A partir de 15 de abril no Sesc Pompeia, essa talentosa família comanda uma temporada de atividades inspiradas pelo tema O OVO E O VOO, um palíndromo de Marina. Exposição, shows, oficina de poesia e encontros sobre arte, arquitetura, música e literatura fazem parte do projeto. Em entrevista a EOnline, José Miguel explica da onde surgiu as ideias para as atividades, as inspirações dos artistas e ainda conta quais foram as músicas escolhidas para o repertório do show. Confira:
EOnline: O que é o ovo e o voo? De onde surgiu esse conceito?
José Miguel Wisnik: Antes de ter se tornado um conceito, o ovo e o voo é um jogo com as palavras, os sons e as letras. Mais exatamente, um palíndromo, isto é, uma sequência que pode ser lida de trás pra frente, como num espelho. Esse palíndromo foi criado pela Marina Wisnik, que já fez uma caixa-livro, chamada sós, cheia de outros deles, como lá vou eu em meu oval, ou só dote dádiva é a vida de todos. Mas o ovo e o voo sintetiza o que queremos com essa ocupação familiar no Sesc Pompeia: tratar das relações entre o espaço familiar, íntimo, privado, e os voos que se abrem para a dimensão pública, externa. Toda criação, artística ou não, depende dessas duas dimensões opostas e complementares, voltadas para dentro e para fora, como o verso e o reverso. Além disso, queremos compartilhar com o público a experiência de trabalhar com várias linguagens diferentes, mas que se cruzam.

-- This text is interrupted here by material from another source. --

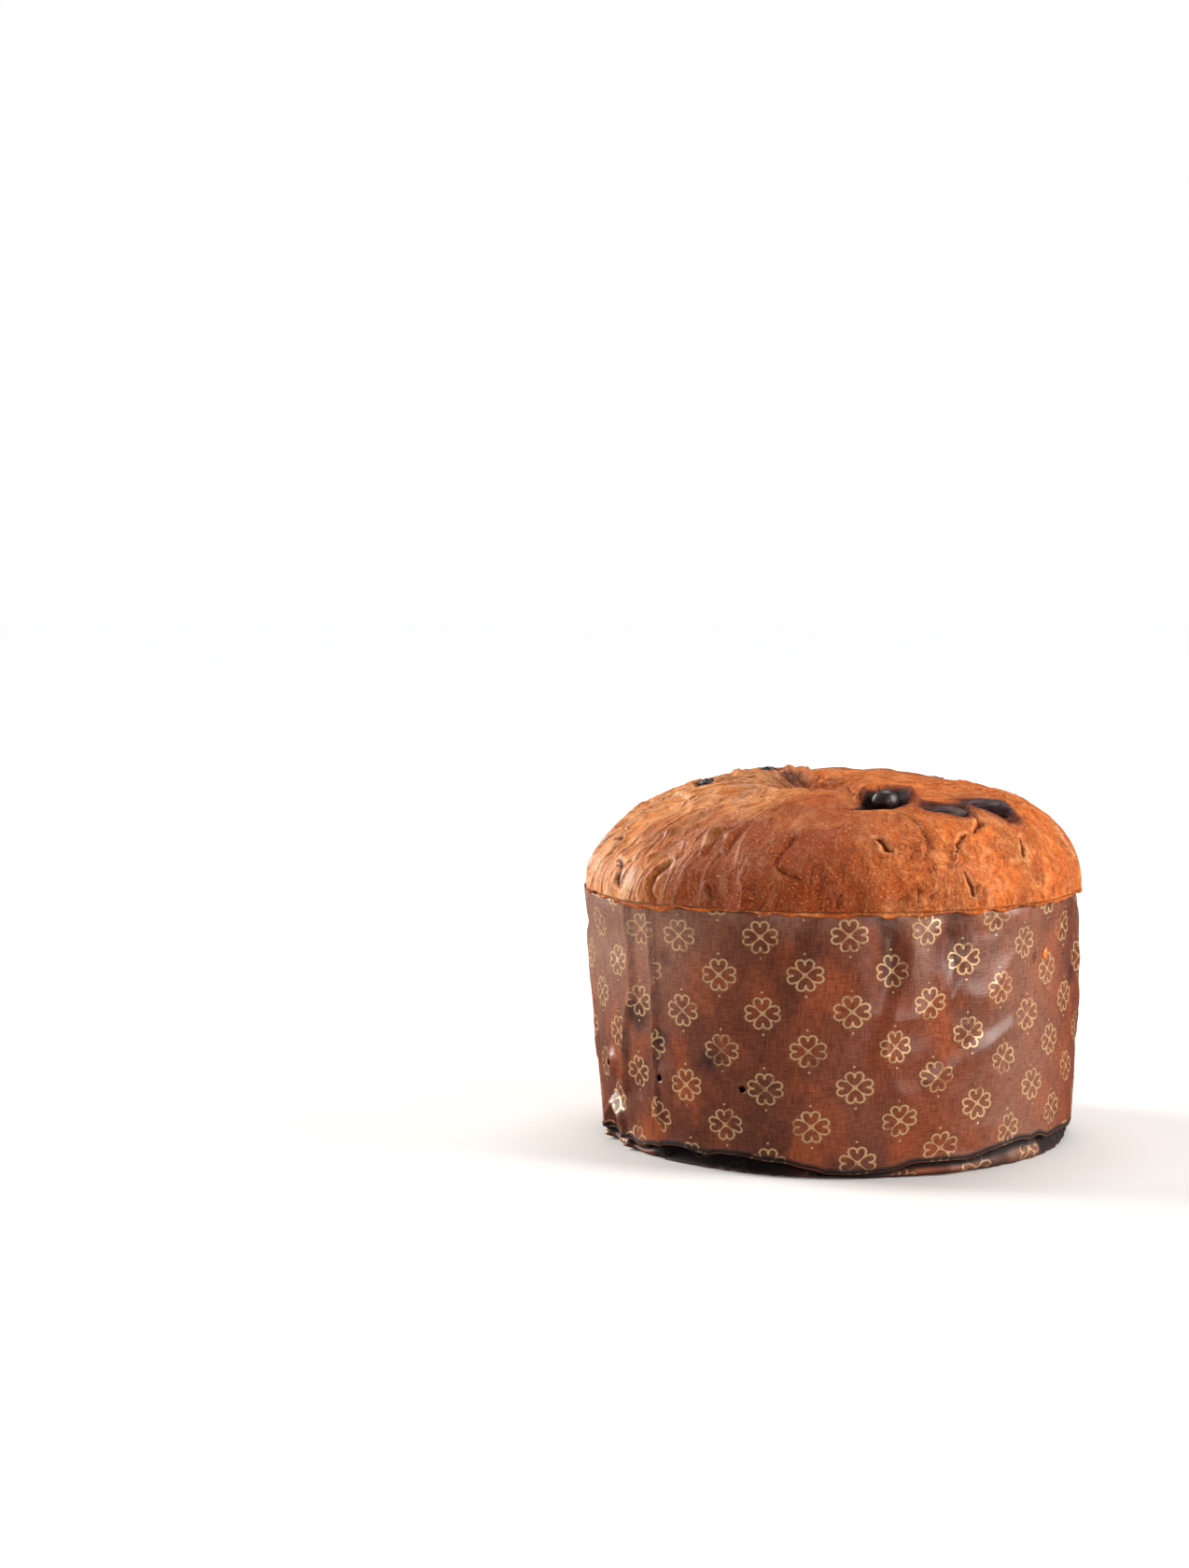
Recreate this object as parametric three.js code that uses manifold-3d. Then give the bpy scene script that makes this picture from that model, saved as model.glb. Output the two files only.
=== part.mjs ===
// A panettone in its paper baking mould: one baked loaf, the raisins that show in its crust,
// the printed paper band round its side and the paper disc under it.
//
// Millimetres, +Z up. The origin is on the surface that the panettone stands on, under the middle
// of its bounding box. -Y is the front and +X is the right-hand side.

import * as THREE from "three";
import { mergeVertices } from "three/addons/utils/BufferGeometryUtils.js";
import Module from "manifold-3d";

const wasm = await Module();
wasm.setup();

// ---------------------------------------------------------------- driving dimensions

const SEGMENTS = 96; // facets round the loaf and the mould

const LOAF_OFFSET_X = 2.5; // the loaf's axis stands this far right of the middle of the bounding box
const WALL_HEIGHT = 87.5; // the paper band, from the table to its top edge
const CRUMB_RADIUS = 82.2; // the loaf inside the mould, at its foot and at the rim
const BARREL = 1.2; // how much wider the loaf is half-way up the mould
const DOME_RADIUS = 84;
const DOME_RISE = 38.2; // top of the crust above the paper's top edge
const DOME_ROUNDNESS = 3.15; // exponent of the dome's outline across
const DOME_CROWN = 2.1; // exponent of the dome's outline upwards

const PAPER = 0.4; // thickness of the band, which is two plies of baking paper, and of the disc
const GAP = 0.3; // clearance between pieces that touch

const LEDGE = 1; // the crust's lower edge, from where it lies on the paper to its widest point
const FOOT_RADIUS = 79.5; // where the band's fold meets the table
const FOLD_HEIGHT = 5; // top of the folded-in corner of the band
const HEM_INNER_RADIUS = 68; // the band's hem reaches this far in under the disc
const DISC_RADIUS = 78;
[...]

EOnline: Como foi o processo da construção da parceria em família? É a primeira vez que se apresentam juntos?
José Miguel Wisnik: De certo modo, a construção dessas parcerias foi se fazendo pela vida. Guilherme especializou-se em arquitetura e crítica de arte, mas tem uma relação forte com a canção, como compositor e letrista. Marina tem formação em teatro e em letras, mas também faz canções e tem dois discos gravados. Iara passou também pelo teatro, mas formou-se em moda, é estilista com trabalho autoral próprio, e é nossa figurinista. Laura, que se casou comigo e que se tornou mãe dessa turma (eu tinha ficado viúvo), é artista plástica, mas levou suas inquietações também para o teatro, como cenógrafa e diretora de arte. Eu atuo há muito tempo nos campos da música, da literatura e do ensaio cultural. O nosso ponto de encontro foram as canções. Eu e Guilherme participamos inicialmente de um show da Marina na Casa de Francisca, daí começamos a querer fazer um show inteiro juntos, saltando do ovo ao voo, mas esse desejo acabou arrastando consigo as nossas outras atividades.
EOnline: Para a construção deste projeto, desta ocupação, foi levada em conta a habilidade ou a área de atuação de cada um? Como elas conversam entre si?
José Miguel Wisnik: De certo modo, a área de atuação de cada um já é uma conversa entre áreas. E a ocupação se desenvolve através da potencialização desses encontros e diálogos. Guilherme fala, num primeiro encontro, no dia 19/04, sobre arquitetura, arte e cidade. Eu, num segundo encontro, no dia 20, sobre literatura e canção, mas como uma continuação dos temas trazidos por ele, envolvendo as dimensões do público e do privado na arte e na sociedade brasileiras. Marina faz uma oficina sobre palavra e corpo nos dois dias, 19 e 20. Todos estamos presentes nas várias atividades. Laura faz uma exposição sobre a interpenetração de arte e cenografia no trabalho dela. Tudo isso converge para os shows, guiados também pelo mote de o ovo e o voo, com um repertório feito de nossas canções e parcerias, cenário de Laura e figurino de Iara.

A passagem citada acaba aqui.